An Eatery That Takes You Back in Time
Nothing has changed since Hadley's visit—the Apple Pan remains exactly as he described. In fact, I doubt that much has changed at the Apple Pan since it opened back in 1947. At that time the Apple Pan was surrounded by the citrus groves and family farms that blanketed the undulating terrain of what was then rural West Los Angeles. A riding stable used to be located just across the street—a lady that I struck up conversation with at the counter remembers taking lessons there as a child and then heading over to the Apple Pan for burgers. She confirmed that absolutely nothing has changed at the simple ranch-style building in the ensuing years. On the other hand, almost everything else in the vicinity has transformed from rural to urban—the massive Westwood Pavilion Mall located across the street towers above the Apple Pan and rows of houses have replaced the rows of orchards.
Yet stepping through the Apple Pan's double screen doors is literally like taking a step back in time. The cadre of countermen, most of whom have worked here for decades, still don the white hats and aprons that one usually only sees today at tiresome retro theme restaurants. Drinks are still served in paper cones inserted into metal cup holders, and if you order fries the countermen will serve the ketchup for you on a separate plate. The cash registers on the corners of the counters are old mechanical units, and the 26 stools that surround the counter are decked out in red leather that matches the plaid wallpaper behind the centrally located griddle.

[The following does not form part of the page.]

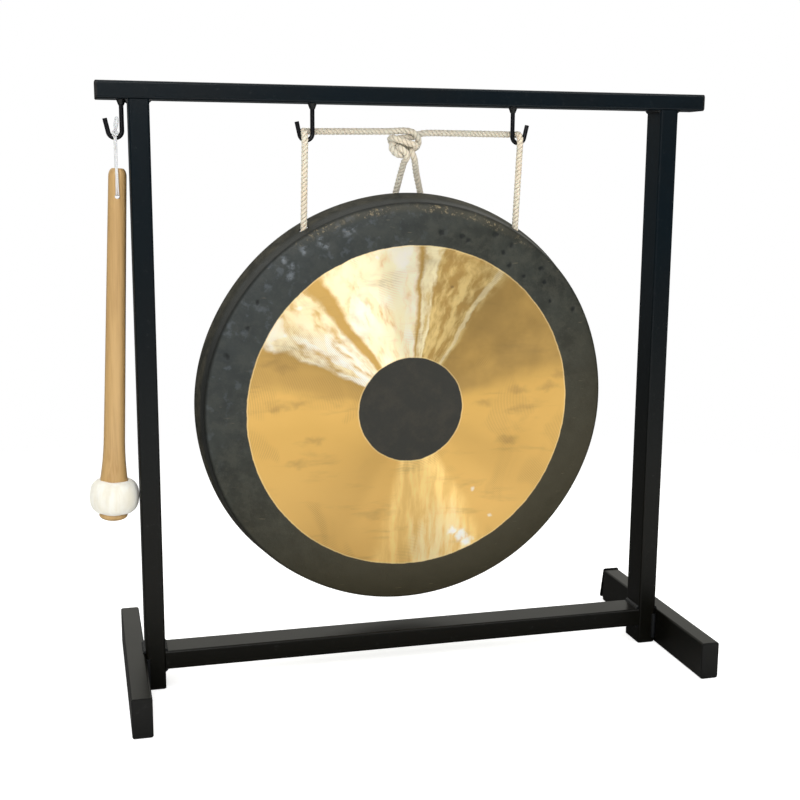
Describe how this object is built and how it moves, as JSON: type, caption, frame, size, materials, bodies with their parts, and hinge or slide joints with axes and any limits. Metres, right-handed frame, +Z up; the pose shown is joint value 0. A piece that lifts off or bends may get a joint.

There is a larger kitchen in the back where the Apple Pan's famous pies are baked from scratch using the original family recipes, but the real action takes place in the cramped confines of the front room. This is where the griddlemen crank out a reported 1,000 burgers a day (except on Mondays when they are closed) as well as heaps of fries, and, of course, those freshly baked pies. It is a marvel to behold the sheer speed at which the burgers are assembled, tightly wrapped in wax paper, and plunked down in front of diners.
The Burger's Composition
If you score a seat in the middle of the counter you can witness the phenomena firsthand. Neat rows of iceberg lettuce (just the crunchy middle leaf, not the core or the outer layers) and large stacks of Tillamook Cheddar cheese await their turn in the assembly line. The plump, griddle-cooked, quarter-pound burgers are deposited on toasted, squishy buns whose outer circumference is emblazoned with a burnished ring, providing a wonderful textural component to the sandwich. An extremely generous portion of lettuce, cheese, pickles, and mayonnaise are then added and, depending on which of the menu's two burgers you order, either a tangy hickory sauce or a sweet pickle relish are ladled on top to make a Hickory Burger or Steakburger.

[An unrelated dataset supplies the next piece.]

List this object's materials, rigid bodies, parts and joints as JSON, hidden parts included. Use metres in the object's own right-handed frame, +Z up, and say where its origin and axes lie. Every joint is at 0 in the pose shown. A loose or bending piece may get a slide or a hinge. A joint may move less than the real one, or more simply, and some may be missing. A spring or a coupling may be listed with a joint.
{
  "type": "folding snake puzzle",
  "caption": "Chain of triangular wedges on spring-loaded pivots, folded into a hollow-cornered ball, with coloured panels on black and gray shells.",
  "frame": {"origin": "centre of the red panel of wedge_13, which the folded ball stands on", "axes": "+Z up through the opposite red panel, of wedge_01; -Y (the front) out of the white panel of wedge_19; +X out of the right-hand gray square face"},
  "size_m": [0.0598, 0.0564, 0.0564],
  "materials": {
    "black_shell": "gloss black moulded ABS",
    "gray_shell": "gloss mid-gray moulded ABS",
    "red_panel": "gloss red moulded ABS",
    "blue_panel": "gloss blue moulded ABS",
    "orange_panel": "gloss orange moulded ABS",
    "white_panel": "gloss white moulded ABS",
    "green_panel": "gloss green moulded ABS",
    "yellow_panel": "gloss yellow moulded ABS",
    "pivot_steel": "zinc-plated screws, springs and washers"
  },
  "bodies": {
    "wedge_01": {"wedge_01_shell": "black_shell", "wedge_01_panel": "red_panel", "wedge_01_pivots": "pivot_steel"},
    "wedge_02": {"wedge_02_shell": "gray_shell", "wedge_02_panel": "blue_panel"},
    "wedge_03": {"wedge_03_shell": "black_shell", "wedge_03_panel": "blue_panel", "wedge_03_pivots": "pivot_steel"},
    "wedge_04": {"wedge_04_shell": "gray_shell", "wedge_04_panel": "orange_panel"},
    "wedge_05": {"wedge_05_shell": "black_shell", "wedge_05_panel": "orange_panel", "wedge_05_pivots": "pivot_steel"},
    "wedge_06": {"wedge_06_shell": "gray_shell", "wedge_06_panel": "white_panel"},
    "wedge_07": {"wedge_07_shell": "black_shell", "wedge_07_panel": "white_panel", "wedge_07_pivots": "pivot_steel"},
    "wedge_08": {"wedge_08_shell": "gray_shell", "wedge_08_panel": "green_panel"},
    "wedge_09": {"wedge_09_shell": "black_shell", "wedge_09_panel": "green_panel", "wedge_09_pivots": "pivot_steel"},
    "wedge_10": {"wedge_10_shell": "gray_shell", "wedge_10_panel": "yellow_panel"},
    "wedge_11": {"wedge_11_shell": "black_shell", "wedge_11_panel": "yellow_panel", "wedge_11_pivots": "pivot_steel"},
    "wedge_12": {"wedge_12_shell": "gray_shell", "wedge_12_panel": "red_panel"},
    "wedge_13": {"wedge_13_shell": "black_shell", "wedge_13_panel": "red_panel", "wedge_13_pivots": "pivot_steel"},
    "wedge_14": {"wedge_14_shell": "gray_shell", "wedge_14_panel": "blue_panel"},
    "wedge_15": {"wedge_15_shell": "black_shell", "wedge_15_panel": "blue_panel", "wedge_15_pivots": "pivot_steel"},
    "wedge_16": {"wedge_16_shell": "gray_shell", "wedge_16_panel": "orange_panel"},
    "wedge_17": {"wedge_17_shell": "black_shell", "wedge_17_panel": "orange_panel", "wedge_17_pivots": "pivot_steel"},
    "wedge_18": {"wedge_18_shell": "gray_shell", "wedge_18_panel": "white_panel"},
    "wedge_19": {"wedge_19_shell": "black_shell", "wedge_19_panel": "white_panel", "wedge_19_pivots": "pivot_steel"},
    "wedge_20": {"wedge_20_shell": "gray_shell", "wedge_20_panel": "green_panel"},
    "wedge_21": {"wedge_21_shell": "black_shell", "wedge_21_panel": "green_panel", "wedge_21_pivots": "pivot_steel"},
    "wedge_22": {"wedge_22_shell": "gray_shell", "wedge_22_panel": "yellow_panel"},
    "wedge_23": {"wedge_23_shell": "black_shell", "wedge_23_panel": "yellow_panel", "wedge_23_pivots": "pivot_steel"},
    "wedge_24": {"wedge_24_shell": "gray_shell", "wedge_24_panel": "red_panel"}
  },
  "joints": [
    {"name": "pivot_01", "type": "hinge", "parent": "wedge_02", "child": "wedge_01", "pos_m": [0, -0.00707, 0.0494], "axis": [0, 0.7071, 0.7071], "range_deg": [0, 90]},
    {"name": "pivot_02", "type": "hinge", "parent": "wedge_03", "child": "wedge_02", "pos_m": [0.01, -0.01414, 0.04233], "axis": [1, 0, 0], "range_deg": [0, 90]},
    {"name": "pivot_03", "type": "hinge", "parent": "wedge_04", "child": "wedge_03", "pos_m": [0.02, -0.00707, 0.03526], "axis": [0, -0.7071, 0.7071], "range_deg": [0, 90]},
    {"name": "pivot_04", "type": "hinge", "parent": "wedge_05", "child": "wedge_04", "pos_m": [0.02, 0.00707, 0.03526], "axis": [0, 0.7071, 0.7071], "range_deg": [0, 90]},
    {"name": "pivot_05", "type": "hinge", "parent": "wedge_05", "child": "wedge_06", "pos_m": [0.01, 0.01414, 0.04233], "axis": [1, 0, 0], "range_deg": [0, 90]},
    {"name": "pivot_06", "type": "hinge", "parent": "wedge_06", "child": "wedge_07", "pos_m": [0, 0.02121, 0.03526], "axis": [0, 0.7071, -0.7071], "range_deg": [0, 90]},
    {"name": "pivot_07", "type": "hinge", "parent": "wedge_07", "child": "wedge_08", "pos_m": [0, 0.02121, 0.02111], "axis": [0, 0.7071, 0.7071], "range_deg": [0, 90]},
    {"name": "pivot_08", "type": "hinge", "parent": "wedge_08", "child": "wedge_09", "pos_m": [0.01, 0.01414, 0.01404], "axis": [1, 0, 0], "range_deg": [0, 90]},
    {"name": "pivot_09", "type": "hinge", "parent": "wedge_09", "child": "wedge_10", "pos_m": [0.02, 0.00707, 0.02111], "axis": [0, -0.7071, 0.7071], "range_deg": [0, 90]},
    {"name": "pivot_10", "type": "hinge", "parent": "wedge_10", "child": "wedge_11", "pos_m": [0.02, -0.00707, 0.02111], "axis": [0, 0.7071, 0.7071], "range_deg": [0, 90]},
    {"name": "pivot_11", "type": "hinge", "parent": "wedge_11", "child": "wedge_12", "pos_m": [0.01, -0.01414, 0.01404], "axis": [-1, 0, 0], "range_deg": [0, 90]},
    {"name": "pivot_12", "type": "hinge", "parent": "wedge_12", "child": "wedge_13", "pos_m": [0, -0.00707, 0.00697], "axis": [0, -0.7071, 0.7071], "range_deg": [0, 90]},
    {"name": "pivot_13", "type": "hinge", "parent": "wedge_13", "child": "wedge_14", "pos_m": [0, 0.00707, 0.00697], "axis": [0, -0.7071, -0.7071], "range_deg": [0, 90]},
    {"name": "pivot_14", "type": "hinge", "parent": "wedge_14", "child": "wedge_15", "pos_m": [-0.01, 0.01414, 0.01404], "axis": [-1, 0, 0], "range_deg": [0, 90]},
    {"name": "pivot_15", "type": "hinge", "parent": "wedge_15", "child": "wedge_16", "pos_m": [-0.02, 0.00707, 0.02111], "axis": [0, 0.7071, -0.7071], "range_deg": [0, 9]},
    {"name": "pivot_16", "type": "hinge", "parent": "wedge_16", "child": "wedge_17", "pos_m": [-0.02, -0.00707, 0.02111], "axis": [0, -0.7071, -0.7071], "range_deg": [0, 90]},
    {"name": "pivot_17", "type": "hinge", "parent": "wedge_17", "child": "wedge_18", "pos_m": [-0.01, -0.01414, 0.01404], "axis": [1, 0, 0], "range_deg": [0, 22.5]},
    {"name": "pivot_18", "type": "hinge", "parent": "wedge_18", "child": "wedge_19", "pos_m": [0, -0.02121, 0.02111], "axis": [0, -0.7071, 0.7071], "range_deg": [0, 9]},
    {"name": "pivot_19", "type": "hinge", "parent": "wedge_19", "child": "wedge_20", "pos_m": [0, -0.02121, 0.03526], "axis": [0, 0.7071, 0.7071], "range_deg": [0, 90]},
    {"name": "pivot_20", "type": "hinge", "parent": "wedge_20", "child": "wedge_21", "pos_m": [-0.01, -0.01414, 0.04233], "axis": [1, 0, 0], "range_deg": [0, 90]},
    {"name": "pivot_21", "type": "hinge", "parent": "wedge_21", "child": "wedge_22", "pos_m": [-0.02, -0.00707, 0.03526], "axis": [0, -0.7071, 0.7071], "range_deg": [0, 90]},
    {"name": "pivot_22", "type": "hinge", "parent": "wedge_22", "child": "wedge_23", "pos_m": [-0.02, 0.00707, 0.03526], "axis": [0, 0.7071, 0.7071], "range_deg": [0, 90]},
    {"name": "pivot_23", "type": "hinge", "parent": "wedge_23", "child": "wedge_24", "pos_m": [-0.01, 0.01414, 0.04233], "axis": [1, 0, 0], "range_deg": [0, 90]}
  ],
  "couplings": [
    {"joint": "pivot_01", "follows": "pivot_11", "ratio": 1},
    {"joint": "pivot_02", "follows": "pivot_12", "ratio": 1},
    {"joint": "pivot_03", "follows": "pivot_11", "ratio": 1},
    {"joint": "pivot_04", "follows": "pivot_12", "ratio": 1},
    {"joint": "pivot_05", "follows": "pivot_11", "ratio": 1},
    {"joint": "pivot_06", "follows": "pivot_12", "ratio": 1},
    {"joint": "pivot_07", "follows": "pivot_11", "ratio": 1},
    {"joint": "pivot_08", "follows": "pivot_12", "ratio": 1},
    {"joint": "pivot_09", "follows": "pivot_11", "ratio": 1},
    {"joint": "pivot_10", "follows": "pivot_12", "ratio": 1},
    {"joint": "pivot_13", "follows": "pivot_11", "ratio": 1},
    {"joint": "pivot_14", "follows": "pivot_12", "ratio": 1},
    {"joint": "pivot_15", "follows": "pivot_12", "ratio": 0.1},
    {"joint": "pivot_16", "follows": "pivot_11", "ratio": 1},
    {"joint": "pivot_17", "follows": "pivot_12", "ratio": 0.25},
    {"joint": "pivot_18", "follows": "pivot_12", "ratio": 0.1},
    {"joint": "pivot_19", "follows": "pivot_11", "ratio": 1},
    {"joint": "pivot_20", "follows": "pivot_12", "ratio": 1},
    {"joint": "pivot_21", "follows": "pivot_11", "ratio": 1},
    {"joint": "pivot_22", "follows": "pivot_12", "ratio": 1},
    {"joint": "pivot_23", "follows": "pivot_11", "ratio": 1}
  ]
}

Both burgers are quite unique in my experience, providing unmatched textural experiences and fascinating flavor profiles. The squishiness of the bun with its charred ring, the snap of the pickle, and the effervescent crunch of the lettuce all provide a splendid juxtaposition to the succulent, tender beef and the oozing cheddar. The hickory burger has an audacious tang from the sauce while the Steakburger replaces the tang with the mild sweetness imbued by the relish. George Motz calls it "a near perfect burger experience," and I cannot object to that statement. Apple Pan's burgers are arguably the finest example of the California-style burger—it has obviously served as inspiration to the countless burger stands that dot the Southern California landscape.
Hadley's sole criticism of the burger was that there was perhaps a little too much lettuce, a point that I am inclined to agree with—it has an awful lot of leaf. But to each their own—I am sure that there are many who feel it is in perfect proportion.
The crispy and delicious fries are also worth mentioning, and be sure to save room for their amazing pies. You can get your slice à la mode, but I recommend adding a slice of Tillamook for a supremely tangy, sweet experience, similar to the Steakburger.
For the Love of Burgers and Americana
As is often the case with such enduring institutions, the Apple Pan is still owned by the family that started it all—Martha Gamble and Sunny Sherman, the daughter and granddaughter of founders Ellan and Allen Barker, now run the place. Hadley had it right when he stated that visiting "The Apple Pan is a requirement for any burger or food lover." I would only add that any lover of Americana should also add this to their list. It is a timeless and classic piece of America. The neon sign out front sums up the Apple Pan perfectly: Quality Forever. Indeed.